■ Dataset excerpt:
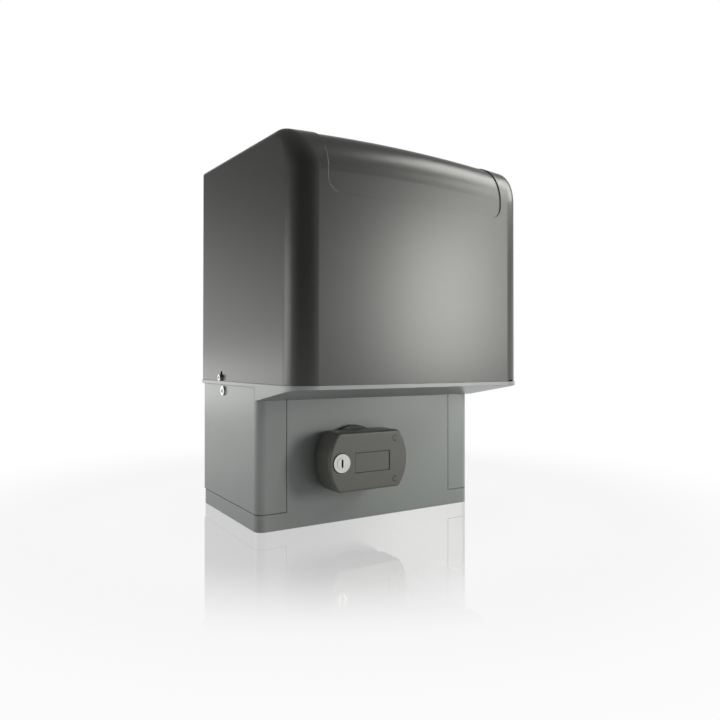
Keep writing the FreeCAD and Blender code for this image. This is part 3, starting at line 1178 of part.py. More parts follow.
def make_supply():
    where = ("capacitor_x", "capacitor_y", TOP)
    can = Piece("run_capacitor")
    bind(can.body, Placement__Base__x=where[0], Placement__Base__y=where[1],
         Placement__Base__z=where[2])
    can.pad("XY", "0", "capacitor_height", circle("0", "0", "capacitor_radius"))
    can.edges("2", lambda e: e.BoundBox.ZLength < 0.01)
    for x in ("-7", "7"):
        can.pad("XY", "capacitor_height - 1", "capacitor_height + 8",
                rectangle(f"{x} - 0.4", "-3", f"{x} + 0.4", "3"))
    keep("run_capacitor", can.body)
    band = ring("clamp_band", step(where, "Z", "18"), "Z", "capacitor_radius + 2.3",
                "capacitor_radius + run", "10")
    leg = block("clamp_leg", ("capacitor_x + capacitor_radius + 0.5", "capacitor_y - 6", TOP),
                ("capacitor_x + capacitor_radius + 2.3", "capacitor_y + 6", f"{TOP} + 20"))
    foot = block("clamp_foot", ("capacitor_x + capacitor_radius + 0.5", "capacitor_y - 6", TOP),
                 ("capacitor_x + capacitor_radius + 9", "capacitor_y + 6", f"{TOP} + 2"))
    keep("capacitor_clamp", fuse("capacitor_clamp", band, leg, foot))

    x, y = "transformer_x", "transformer_y"
    core = Piece("transformer_core")
    core.pad("XZ", f"{y} - 11", f"{y} + 11",
             rectangle(f"{x} - 30", TOP, f"{x} + 30", f"{TOP} + 50"),
             rectangle(f"{x} - 20", f"{TOP} + 10", f"{x} - 10", f"{TOP} + 40"),
             rectangle(f"{x} + 10", f"{TOP} + 10", f"{x} + 20", f"{TOP} + 40"))
    keep("transformer_core", core.body)
    coil = cut("transformer_coil",
               block("coil_block", (f"{x} - 19.7", f"{y} - 20", f"{TOP} + 10.3"),
                     (f"{x} + 19.7", f"{y} + 20", f"{TOP} + 39.7")),
               block("coil_core_way", (f"{x} - 10.3", f"{y} - 11.3", f"{TOP} + 10"),
                     (f"{x} + 10.3", f"{y} + 11.3", f"{TOP} + 40")))
    keep("transformer_coil", coil)

    sensor = Piece("limit_sensor")
    far = "hood_rear - hood_wall - upstand_gap - tray_wall - gap"
    sensor.pad("XY", TOP, f"{TOP} + 24", rectangle("shaft_x - 20", f"{far} - 11", "shaft_x + 20", far))
    sensor.pad("XY", TOP, f"{TOP} + 3", rectangle("shaft_x - 30", f"{far} - 11", "shaft_x + 30", far))
    keep("limit_sensor", sensor.body)

    lip = Piece("cable_grommet")
    bind(lip.body, Placement__Base__x="duct_x + 3", Placement__Base__y="grommet_y",
         Placement__Base__z=TRAY_LOW)
    bore = "duct_bore - 4"
    lip.turn("XZ", points((f"{bore} - 3", "-2"), (f"{bore} + 2.5", "-2"), (f"{bore} + 2.5", "-0.05"),
                          (f"{bore} - 0.05", "-0.05"), (f"{bore} - 0.05", "tray_plate + 0.05"),
                          (f"{bore} + 2.5", "tray_plate + 0.05"), (f"{bore} + 1.5", "tray_plate + 2"),
                          (f"{bore} - 3", "tray_plate + 2")), upright=True)
    keep("cable_grommet", lip.body)


make_supply()

# ---------------------------------------------------------------- check and write
doc.recompute()
faults = []
for item in doc.Objects:
    if "Invalid" in item.State or "Error" in item.State:
        faults.append(f"{item.Name}: {item.State}")
for label, item in parts.items():
    if item.Shape.isNull() or not item.Shape.isValid() or not item.Shape.Solids:
        faults.append(f"{label}: bad shape")
if faults:
    raise RuntimeError("; ".join(faults))
os.makedirs("parts", exist_ok=True)
for label, item in parts.items():
    item.Shape.exportStep(f"parts/{label}.step")
print(len(parts), "nodes written")
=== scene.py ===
# %% [markdown]
# A sliding gate motor is a gearbox and a motor on a steel plate, inside a plastic case, under a tall hood.
# Every solid of it comes ready from the CAD model. This script gives those solids their finishes, rounds
# the shading where the real part is round, and adds what is too small to be worth a solid: the terminal
# screws, the parts on the circuit board and the marks on the handle.

# %% Load the CAD model
import json
import math

import bmesh
import bpy
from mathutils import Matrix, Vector


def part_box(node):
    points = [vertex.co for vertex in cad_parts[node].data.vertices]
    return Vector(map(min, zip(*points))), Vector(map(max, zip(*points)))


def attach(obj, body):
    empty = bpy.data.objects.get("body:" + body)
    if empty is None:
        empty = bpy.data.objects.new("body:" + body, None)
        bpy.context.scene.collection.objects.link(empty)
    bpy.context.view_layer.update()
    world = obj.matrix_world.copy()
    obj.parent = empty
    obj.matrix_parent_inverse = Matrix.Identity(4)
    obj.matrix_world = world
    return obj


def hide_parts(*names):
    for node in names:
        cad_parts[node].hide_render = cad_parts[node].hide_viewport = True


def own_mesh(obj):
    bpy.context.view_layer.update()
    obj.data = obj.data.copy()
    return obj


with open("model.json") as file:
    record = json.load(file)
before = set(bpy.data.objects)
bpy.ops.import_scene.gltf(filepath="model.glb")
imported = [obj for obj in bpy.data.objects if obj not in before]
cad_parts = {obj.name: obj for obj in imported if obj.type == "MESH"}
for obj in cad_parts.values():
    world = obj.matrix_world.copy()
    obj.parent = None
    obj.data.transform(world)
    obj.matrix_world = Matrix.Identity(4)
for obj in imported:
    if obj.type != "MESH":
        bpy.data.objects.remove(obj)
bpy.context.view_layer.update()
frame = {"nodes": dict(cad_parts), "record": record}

MM = 0.001
nodes, record = frame["nodes"], frame["record"]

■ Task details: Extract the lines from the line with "check and write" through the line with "zip(*points))), Vector(map(max, zip(*points)))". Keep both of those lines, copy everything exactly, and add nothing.

■ Correct response:
# ---------------------------------------------------------------- check and write
doc.recompute()
faults = []
for item in doc.Objects:
    if "Invalid" in item.State or "Error" in item.State:
        faults.append(f"{item.Name}: {item.State}")
for label, item in parts.items():
    if item.Shape.isNull() or not item.Shape.isValid() or not item.Shape.Solids:
        faults.append(f"{label}: bad shape")
if faults:
    raise RuntimeError("; ".join(faults))
os.makedirs("parts", exist_ok=True)
for label, item in parts.items():
    item.Shape.exportStep(f"parts/{label}.step")
print(len(parts), "nodes written")
=== scene.py ===
# %% [markdown]
# A sliding gate motor is a gearbox and a motor on a steel plate, inside a plastic case, under a tall hood.
# Every solid of it comes ready from the CAD model. This script gives those solids their finishes, rounds
# the shading where the real part is round, and adds what is too small to be worth a solid: the terminal
# screws, the parts on the circuit board and the marks on the handle.

# %% Load the CAD model
import json
import math

import bmesh
import bpy
from mathutils import Matrix, Vector


def part_box(node):
    points = [vertex.co for vertex in cad_parts[node].data.vertices]
    return Vector(map(min, zip(*points))), Vector(map(max, zip(*points)))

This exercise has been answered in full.